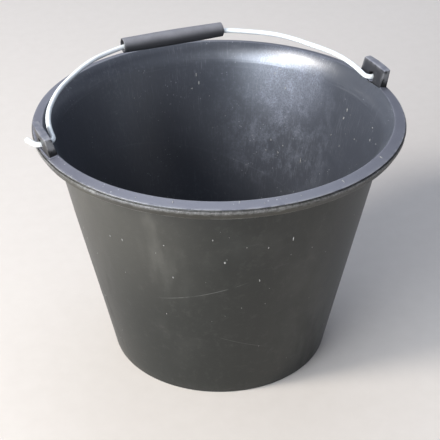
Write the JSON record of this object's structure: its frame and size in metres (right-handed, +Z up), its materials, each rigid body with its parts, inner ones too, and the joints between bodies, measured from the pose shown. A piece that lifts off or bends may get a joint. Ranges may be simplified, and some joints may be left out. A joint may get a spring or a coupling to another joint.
{
  "type": "builder's bucket",
  "caption": "Tapered black plastic bucket for carrying and mixing mortar, with a swinging wire bail hooked through lugs on the rim and a loose tube grip.",
  "frame": {"origin": "centre of the foot ring, on the surface that the bucket stands on", "axes": "+Z up along the bucket's axis, X along the bail's pivot line, +Y towards the side that the bail leans to at rest"},
  "size_m": [0.3442, 0.3264, 0.2636],
  "materials": {
    "bucket_plastic": "satin black moulding, scuffed and dusty",
    "galvanised_wire": "bright galvanised steel wire",
    "grip_plastic": "matt charcoal tube"
  },
  "bodies": {
    "bucket": {"bucket": "bucket_plastic"},
    "bail": {"bail": "galvanised_wire"},
    "grip": {"grip": "grip_plastic"}
  },
  "joints": [
    {"name": "bail_swing", "type": "hinge", "parent": "bucket", "child": "bail", "pos_m": [0, 0, 0.2355], "axis": [1, 0, 0], "range_deg": [-18.2, 177.8]},
    {"name": "grip_spin", "type": "hinge", "parent": "bail", "child": "grip", "pos_m": [0.0045, 0.11497, 0.25619], "axis": [0.9997, -0.0231, -0.0042], "continuous": true}
  ]
}
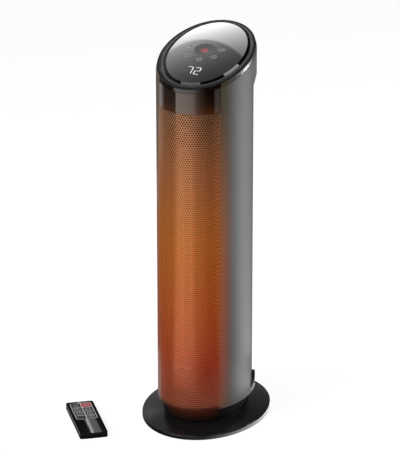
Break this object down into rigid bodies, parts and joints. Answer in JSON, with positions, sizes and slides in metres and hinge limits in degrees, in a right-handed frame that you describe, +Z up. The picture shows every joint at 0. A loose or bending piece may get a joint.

> **Objective**:
Without omitting anything, output the entries exactly.

> **The response**:
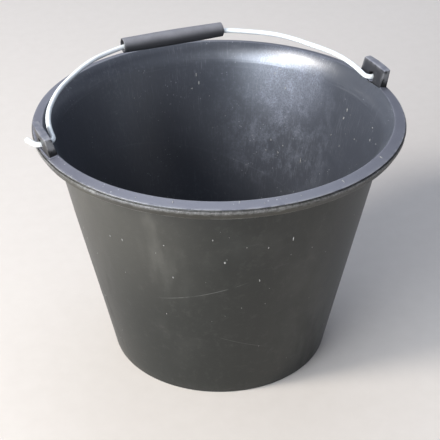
Write the JSON record of this object's structure: its frame and size in metres (right-handed, +Z up), its materials, each rigid body with its parts, inner ones too, and the joints between bodies, measured from the pose shown. A piece that lifts off or bends may get a joint. Ranges may be simplified, and some joints may be left out. A joint may get a spring or a coupling to another joint.
{
  "type": "builder's bucket",
  "caption": "Tapered black plastic bucket for carrying and mixing mortar, with a swinging wire bail hooked through lugs on the rim and a loose tube grip.",
  "frame": {"origin": "centre of the foot ring, on the surface that the bucket stands on", "axes": "+Z up along the bucket's axis, X along the bail's pivot line, +Y towards the side that the bail leans to at rest"},
  "size_m": [0.3442, 0.3264, 0.2636],
  "materials": {
    "bucket_plastic": "satin black moulding, scuffed and dusty",
    "galvanised_wire": "bright galvanised steel wire",
    "grip_plastic": "matt charcoal tube"
  },
  "bodies": {
    "bucket": {"bucket": "bucket_plastic"},
    "bail": {"bail": "galvanised_wire"},
    "grip": {"grip": "grip_plastic"}
  },
  "joints": [
    {"name": "bail_swing", "type": "hinge", "parent": "bucket", "child": "bail", "pos_m": [0, 0, 0.2355], "axis": [1, 0, 0], "range_deg": [-18.2, 177.8]},
    {"name": "grip_spin", "type": "hinge", "parent": "bail", "child": "grip", "pos_m": [0.0045, 0.11497, 0.25619], "axis": [0.9997, -0.0231, -0.0042], "continuous": true}
  ]
}
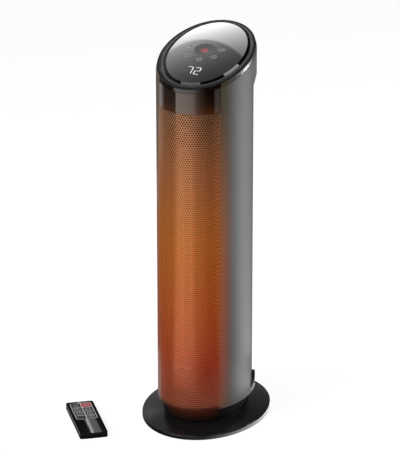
Break this object down into rigid bodies, parts and joints. Answer in JSON, with positions, sizes and slides in metres and hinge limits in degrees, in a right-handed frame that you describe, +Z up. The picture shows every joint at 0. A loose or bending piece may get a joint.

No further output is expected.